I’m also privy to many more personal moments than you might imagine.
Once, the matriarch of a large family lay dying in a hospital room upstairs. Because my husband and I are close with one of her sons, we know much about the family’s testy dynamics. I watched as, one by one, the woman’s grown children came into my library to use the computers, hold hushed conferences at the big table, or just sit silently holding an unread newspaper. Although I wished I could offer a word of comfort, I kept my own counsel, providing only what they asked for.
For family members like these, a hospital library is a sanctuary. It can be a relief to escape the medical floors for a while. And librarians may not be doctors or nurses, but we provide an essential kind of caregiving.
Librarians try to intuit what people need–whether it be silence, respite or practical help. From experience, I’ve learned that you never know what people are going through, or what they need. Often, the best I can offer is to keep my concerns to myself.
One day, a woman came in and asked if she could use a computer to send emails informing others about a family member’s health.
“Of course!” I said, showing her how to log on.
Looking cheerful, she began typing away. Then she paused.
“How do you spell ‘hospice’?” she asked.
I spelled the word, my heart sinking, and left her to craft her sad message.
Another woman spent hours at the computer applying for disability on a relative’s behalf and bemoaning the tedious minutia required.
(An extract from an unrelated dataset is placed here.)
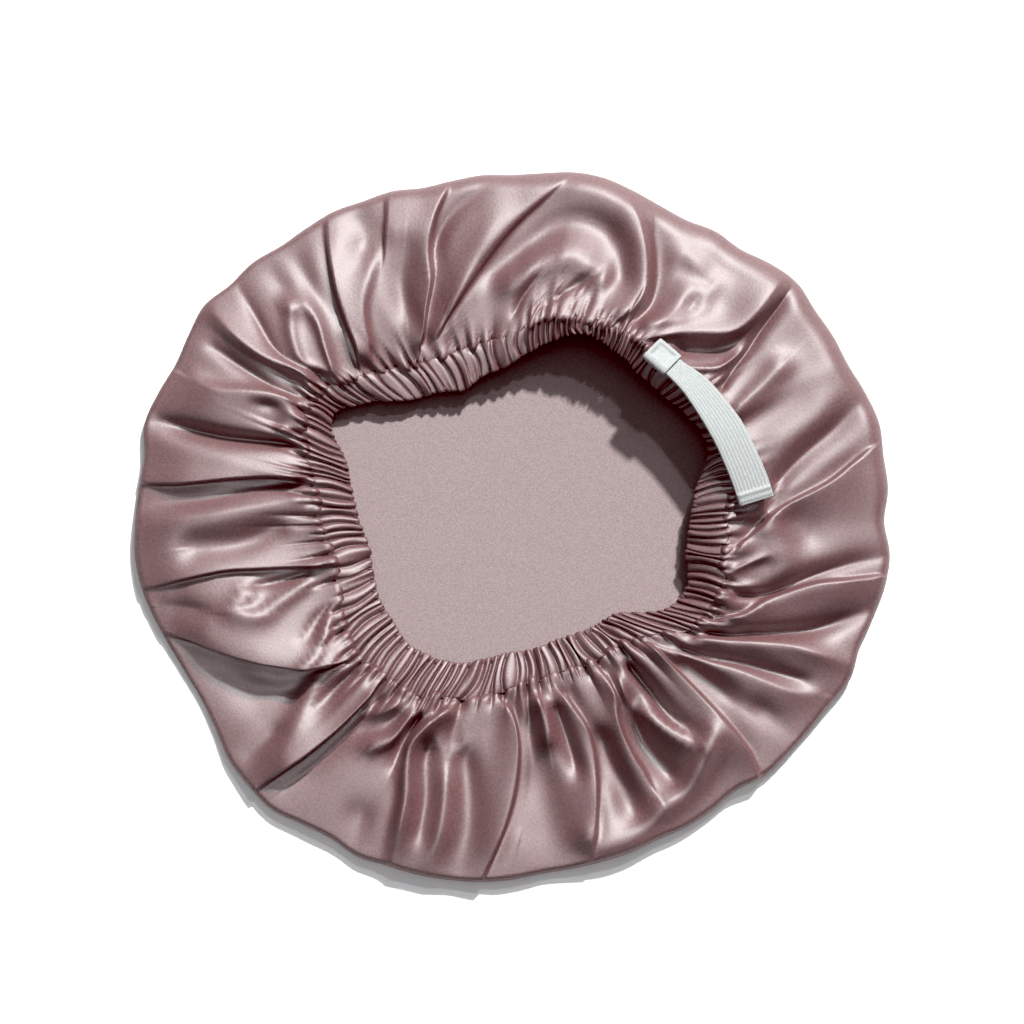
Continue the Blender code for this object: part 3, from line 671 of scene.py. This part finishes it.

I sympathized as neutrally as I could, not confiding that as legal guardian to my sister, who is disabled both mentally and physically, I fill out countless forms.
When someone requests articles on migraine, I forcibly stop myself from recommending the Michigan clinic that gave me my life back after decades spent in misery, shutting myself in dark rooms, my hand pressed to my head. This place is my visitors’ confessional, not mine.
Like any good caregiver, I devote myself to acquiring the necessary skills and materials. I subscribe to the local paper in part to assist the Pastoral Care nun who comes every day to search the obituaries, making sure “we don’t miss any of ours.” She remarks upon how many obits appear after Christmas, and we muse about whether it’s true that some people hang on until after the holiday is over.
I buy books on obstetrics, books on leukemia, books on caregiving and Alzheimer’s. As my budget permits, I also buy what I think of as narrative healthcare books–the kind written by Atul Gawande or recommended by Krista Tippett on NPR. I even justified acquiring The Sound of a Wild Snail Eating, a marvelous book, because it was written by a chronically ill woman. That way I have something to offer a family member who wants something transporting to read while he or she waits.
Sometimes, though, I’m dreadfully wrong. One woman recoiled when I offered her Making Toast, about a grandfather caring for his grandchildren after his daughter’s sudden death.
“Too close to home,” she muttered. “Do you have any mysteries?”
Mortified, I made my apologies–and later that month gratefully took in a donation of whodunits.
Because you never know what people are going through, or what they really need.
About the author:
Pam Kress-Dunn is the medical librarian at Mercy Medical Center–Dubuque, in Iowa. She holds three master’s degrees–an MS in library science, an MA in English and, most recently, an MFA in poetry writing–and contributes a column to a local biweekly arts and entertainment paper. “I write to document life’s events, small and large, and also to find out what I’m thinking.”